Does ANYONE out there know of somewhere in or around seattle washington that could widen a seat of steel wheels?? i know there are plenty of places that I could ship it to, but i'm looking to get it done locally if possible, and save on shipping and such.
thanks for the help


----------



## tr.:R (May 5, 2007)

probably get more help in the regionals


----------



## Bart Taylor (Apr 17, 2008)

*FV-QR*

http://forums.vwvortex.com/zerothread?id=4350154
http://forums.vwvortex.com/zerothread?id=2824385
http://forums.vwvortex.com/zerothread?id=2659697
http://forums.vwvortex.com/zerothread?id=2167927
http://forums.vwvortex.com/zerothread?id=2107122
http://forums.vwvortex.com/zerothread?id=1647699


----------



## Jimmy Hoffuh (Jul 29, 2009)

Holy **** man. that was more thorough of a reply than i've ever gotten on anything in my life:]
much appreciated.
I believe im going to go with stockton, i've heard some bad things about them, but of course no one is posting all the wonderful things they have to say about them.
I'm just praying for a quick turn around, so im not waiting 3 months to get a pair of steelies.


----------



## Guidofester (Aug 28, 2003)

*Greens Automotive to widden wheels Vancouver BC*

I"d highly recommend Greens in Vancouver British Columbia.
http://www.greensautomotiveltd.supersites.ca/ 
Last month I was visiting Vancouver and I had a chance to take a quick tour of their shop.
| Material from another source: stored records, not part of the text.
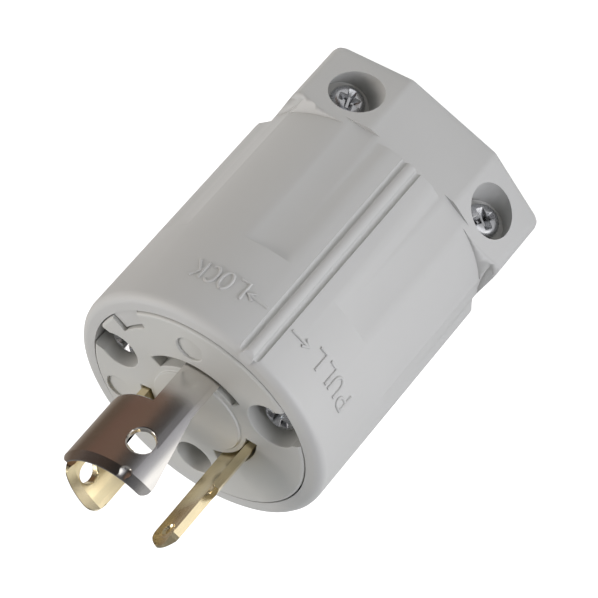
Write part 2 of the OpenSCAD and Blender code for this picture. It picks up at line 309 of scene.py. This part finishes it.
def cut_away(piece, cutter):
    """Takes a cutter's volume off a piece, and deletes the cutter."""
    cut = piece.modifiers.new("cut", "BOOLEAN")
    cut.operation = "DIFFERENCE"
    cut.solver = "EXACT"
    cut.object = cutter
    apply_modifiers(piece)
    bpy.data.objects.remove(cutter)


def clean_copy(node, name, slot):
    """A copy of a CAD node with its triangles merged, and with its flat faces joined if it is plastic."""
    piece = bpy.data.objects.new(name, nodes[node].data.copy())
    bpy.context.collection.objects.link(piece)
    only(piece)
    bpy.ops.mesh.customdata_custom_splitnormals_clear()
    bpy.ops.object.mode_set(mode="EDIT")
    bpy.ops.mesh.select_all(action="SELECT")
    bpy.ops.mesh.remove_doubles(threshold=MERGE_REACH)
    if slot in PLASTIC_SLOTS:
        bpy.ops.mesh.dissolve_limited(angle_limit=radians(FLAT_BEND))
    bpy.ops.object.mode_set(mode="OBJECT")
    return piece


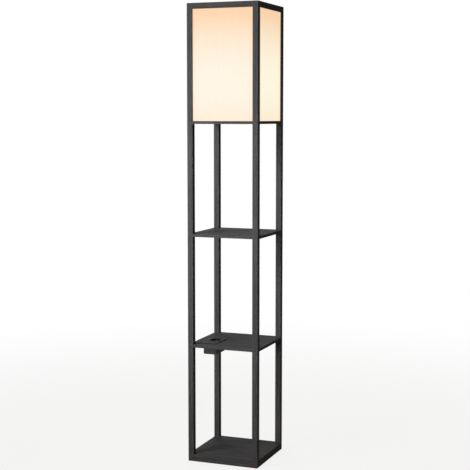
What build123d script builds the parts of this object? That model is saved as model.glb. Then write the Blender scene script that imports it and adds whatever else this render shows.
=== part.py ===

Very impressive. The first thing I noticed was that the place was a beehive of activity. I happened to meet Brad and he gave me the dime tour. Brad showed me an alloy wheel the they cut the center out of. Then they sectioned the wheel and made it wider. Then they re-welded the center to give the customer the backspacing that he desired. 
Brads grandfather started the business in 1953, They know wheels. Great guys to deal with. And close enough to Seattle to justify a little road trip.
David


----------